Teklifle kapalı pazar yerlerinin kullanımına ilişkin de düzenlemeye gidilerek, satış yerlerinin pazarcılara yüksek fiyatlarla kiralanmasına neden olan sınırlı ayni hak yöntemiyle kiralama usulü kaldırılıyor. Pazarlarda bulunan satış yerlerinin tahsis usulüyle kullandırılması, böylece pazarcıların maliyetlerinin azaltılması amaçlanıyor.
Kanun teklifinin gerekçesine göre, kapalı pazar yerlerindeki satış yerlerinin sınırlı ayni hak yöntemi ile pazarcılık mesleğinden olmayan diğer kişilere verilmesi ve bu yerleri alan kişilerce de satış yerlerinin pazarcılara tekrar kiralanması ve bu kira bedellerinin yüksek olması, pazarcıların maliyetlerinin artmasına ve dolayısıyla bu maliyetlerin tüketiciye yansımasına neden oluyor. Ayrıca, bu yerlerin pazarcı mesleği dışındaki kişiler tarafından yatırım aracı olarak görülmesi, kapalı pazar yerlerindeki satış yerlerinin fiyatlarının yükselmesine yol açıyor. Düzenlemeyle bu sorunların önüne geçilmesi hedefleniyor.
"Pazar yerleri ücretsiz tahsis edilmeli"
TÜSPAF Başkanı Karaca, düzenlemeye ilişkin AA muhabirine yaptığı değerlendirmede, Sebze ve Meyveler ile Yeterli Arz ve Talep Derinliği Bulunan Diğer Malların Ticaretinin Düzenlenmesi Hakkında Kanun'da 2013 yılında yapılan değişiklikle pazar alanlarına ilişkin ayni hak yöntemiyle kiralama yönteminin getirildiğini söyledi. Pazar yerlerinin hiçbir ücret alınmadan pazarcı esnafına tahsis edilmesi gerektiğini belirten Karaca, söz konusu değişiklikle satış yerlerinin ihaleyle satılmaya başlandığını anımsattı.
Karaca, parası ve sermayesi olmayan pazarcı esnafının özellikle İstanbul, İzmir ve Bursa gibi illerde satış yeri alamadığına işaret ederek, ihaleyle iş insanlarının tezgah satın aldığını ve alınan yerlerin pazarcı esnafına kiralandığını anlattı. Pazarcı esnafının da kiralama bedellerini sattığı ürüne yansıtmak zorunda kaldığına dikkati çeken Karaca, "10 liraya alınan domates 15 liraya satılması gerekirken 20 liraya satılmak durumunda kaldı. Bu da vatandaşın cebinden fazla para çıkmasına ve fiyatların fahiş şekilde artmasına neden oldu." dedi.
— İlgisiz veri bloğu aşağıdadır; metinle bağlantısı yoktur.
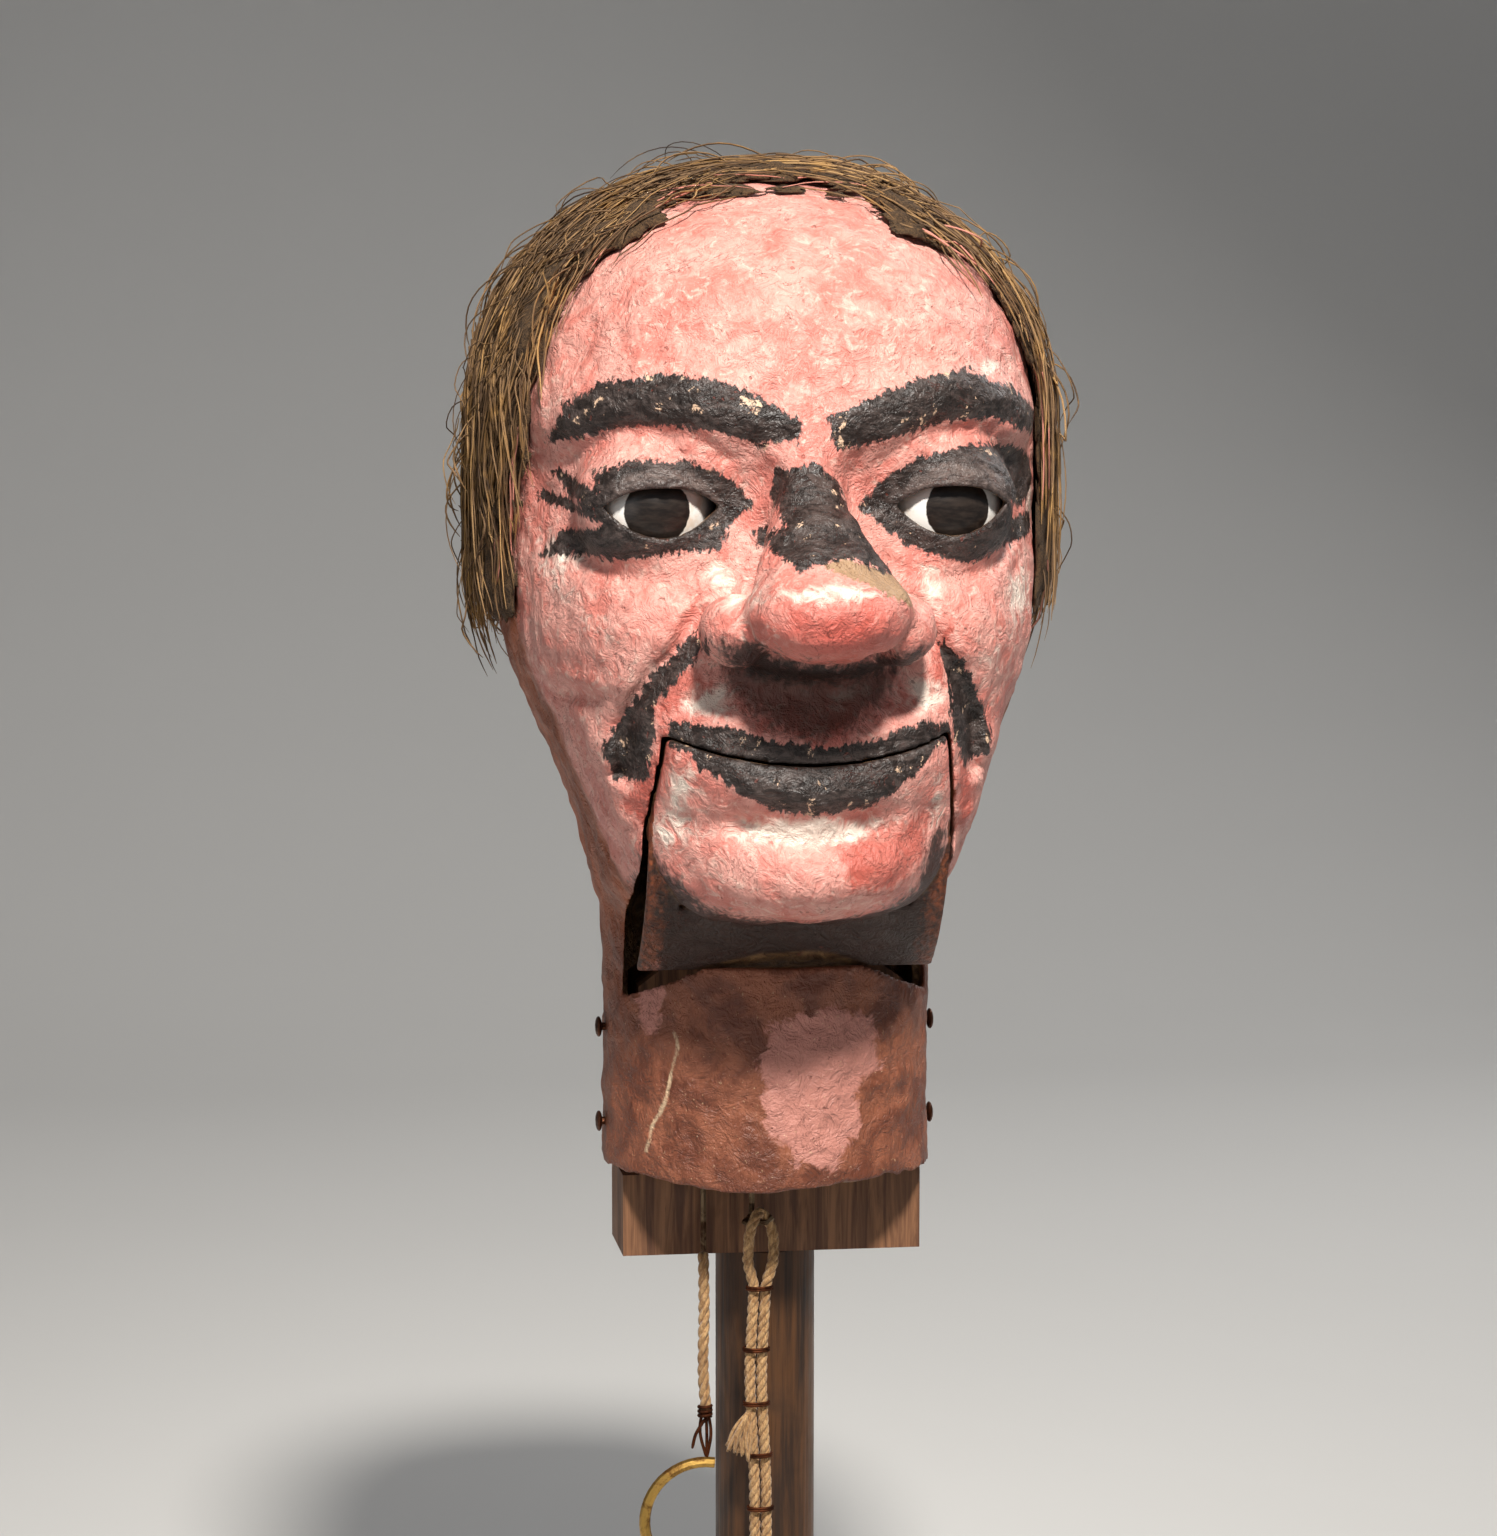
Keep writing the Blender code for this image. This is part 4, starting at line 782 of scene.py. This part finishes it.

"300 liraya kadar düşmesini öngörüyoruz"
Karaca, 10 yıldır pazar yerlerindeki kiralama usulünün kaldırılması için mücadele verdiklerine işaret ederek, pazar yerleri pazarcılara tahsis edildiğinde, aracıların ortadan kalkacağını ve vatandaşların ucuz meyve ve sebze satın alabileceğini söyledi. Enflasyon artışına bağlı olarak ev ve dükkan kiraları yanında pazar yerlerinin kirasının da arttığına dikkati çeken Karaca, şunları kaydetti: "Bu durum yine vatandaşın cebine yansıyor. Pazarcılıkla alakası olmayan kişilerin ihaleyle bu yerleri esnafa kiraya vermesi nedeniyle maliyetler artıyor, bu da vatandaşa yansıyordu. Şimdi vatandaşın ucuza meyve ve sebze yemesine de katkı sağlayacak bir düzenleme yapılıyor. Düzenlemeyle kapalı pazar yerlerinin yüksek fiyatlarla pazarcı esnafına kiralanmasının önüne geçilecek, bu da pazarcıların maliyetlerine ve dolayısıyla tüketicilerin cebine yansıyacak. Yeni düzenlemeyle tüketici de korunmuş olacak. Şimdi ortalama 500 ila 600 lira arasında değişen bir pazar alışverişi maliyetinin 300 liraya kadar düşmesini öngörüyoruz. Artık bu yerler kiraya verilmeyecek, direkt pazar yerleri pazarcıya tahsis edilecek. Meclis'ten geçtikten sonra parası vatandaşın cebinde kalacak."